The accusations in a statement posted on the embassy’s website this week reflect deepening competition between the two powers in the Latin American region where the U.S. has traditionally been dominant, but where China now is the biggest trading and infrastructure partner for some nations including in ports and electrical grids.
Recently, the Chilean government said it was reviewing a space project between a private Chilean university and a Chinese state space institute, at Cerro Ventarrones in the Atacama desert. Newsweek had reported exclusively on concerns in Chile and in the U.S. that it could be “dual-use,” or have military as well as civilian uses. The Chilean Ministry of Foreign Affairs did not immediately respond to a request for comment.

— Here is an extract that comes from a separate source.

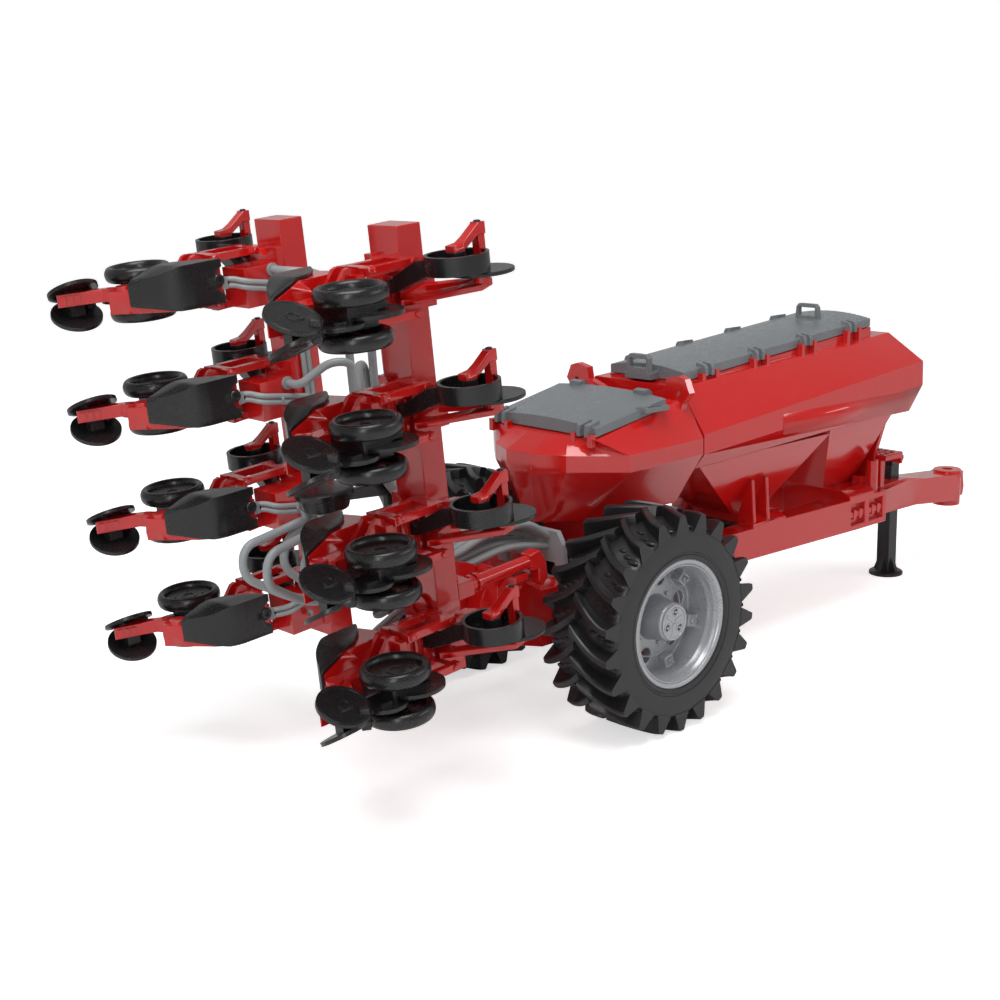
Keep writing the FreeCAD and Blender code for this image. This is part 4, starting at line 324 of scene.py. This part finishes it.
def rounded(name):
    angle = math.radians(rounding["angle"].get(name, rounding["otherAngle"]))
    kind = name.removesuffix("_left").removesuffix("_right")
    shortest = rounding["shortest"].get(kind, 0.0)
    bm = bmesh.new()
    bm.from_mesh(nodes[name].data)
    bmesh.ops.remove_doubles(bm, verts=bm.verts, dist=2e-6)
    bmesh.ops.join_triangles(bm, faces=bm.faces, angle_face_threshold=0.01, angle_shape_threshold=3.1)
    weight = bm.edges.layers.float.new("bevel_weight_edge")
    for edge in bm.edges:
        sharp = edge.calc_face_angle(0.0) > angle
        edge.smooth = not sharp
        edge[weight] = 1.0 if sharp and edge.calc_length() > shortest else 0.0
    piece = newPiece(name + "_moulded", bm)
    bevel = piece.modifiers.new("edges", "BEVEL")
    bevel.width = rounding["width"][slots[name]]
    bevel.segments = 2
    bevel.limit_method = "WEIGHT"
    bevel.use_clamp_overlap = name != "front_tank"  # its slivers would hold the other edges back
    piece.modifiers.new("normals", "WEIGHTED_NORMAL").keep_sharp = True
    finished(piece, bodyOf[name], slots[name])
    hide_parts(name)


def dressFrame():
    for name, node in nodes.items():
        node.data.materials.clear()
        node.data.materials.append(materials[slots[name]])
        if slots[name] in rounding["width"] and not name.startswith(rounding["madeAgain"]):
            rounded(name)
        elif slots[name] == "hose_grey":
            for face in node.data.polygons:
                face.use_smooth = True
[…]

China blames the U.S. for the sudden switch. America’s “true intention” was to “hinder normal technological cooperation between China and Chile,” the embassy said in the comments published on Wednesday. “This constitutes open interference in Chile’s independent choice of cooperation partners.”
The U.S. was engaged in “a pure and simple manifestation of hegemony and a new Monroe Doctrine. We trust that the Chilean people will not be fooled and that the U.S. attempts will not succeed,” it said.
A U.S. State Department spokesperson referred Newsweek to comments by Secretary of State Marco Rubio: “As stated by Secretary Rubio, we can’t live in a world in which China has more influence and more presence than we do in our region. The expanding role of the Chinese Communist Party (CCP) in the Western Hemisphere threatens U.S. interests.”

Newsweek/ESA/Esri
China also hit out at the U.S. ambassador nominee to Chile, Brandon Judd, a former Border Patrol agent and president of the National Border Patrol Council. In a Senate hearing in Washington, D.C., last week, lawmakers asked Judd how he would manage China’s growing presence in Chile in areas such as trade and science.
Judd said that China’s rapid expansion of trade across the world was “a very important issue for the Trump administration,” and noted that most of the lithium—vital for modern technologies such as car batteries—mined in Chile was exported to China. Overall, about 40 percent of Chile’s exports including copper, lithium, fish and cherries go to China.
“My concern is that 71 percent of lithium that was mined in Chile went to China last year, so we need to look for ways that we can further our investments, open up business opportunities for companies here in the United States to go into Chile,” Judd said.
“We are the better trade partner; we are the better partner in everything, whether it’s Antarctica, fisheries, marine conservation—in all of the areas that are very important to Chile, also in our foreign direct investment,” Judd said. “We need to continue to build on what we already have, and as we build on that, we will continue to strengthen our ties to Chile and limit China’s access to all of the resources that Chile might have available.”
Judd had “openly challenged Chilean sovereignty and its autonomous right to choose cooperation partners during his appearance before the U.S. Senate Foreign Relations Committee, stating that he would seek to ‘restrict China’s access to Chilean resources,” the embassy said.
China’s comments come against a background of deepening geopolitical and geoeconomic competition between the U.S., a traditional regional power in Latin America, and China, which in recent decades has struck scores of business deals in the region, including in critical sectors such as energy, ports and minerals, and has swiftly expanded its space cooperation with regional government, with about 16 projects ranging from observatories to launch sites.
The growing rivalry has recently been most evident in a dispute over the control of ports at either end of the Panama Canal, with a deal by a U.S. business consortium to buy ownership from the Hong Kong-based Chinese company Hutchison Ports provoking a furious reaction in Beijing, which says the investments were purely commercial in nature.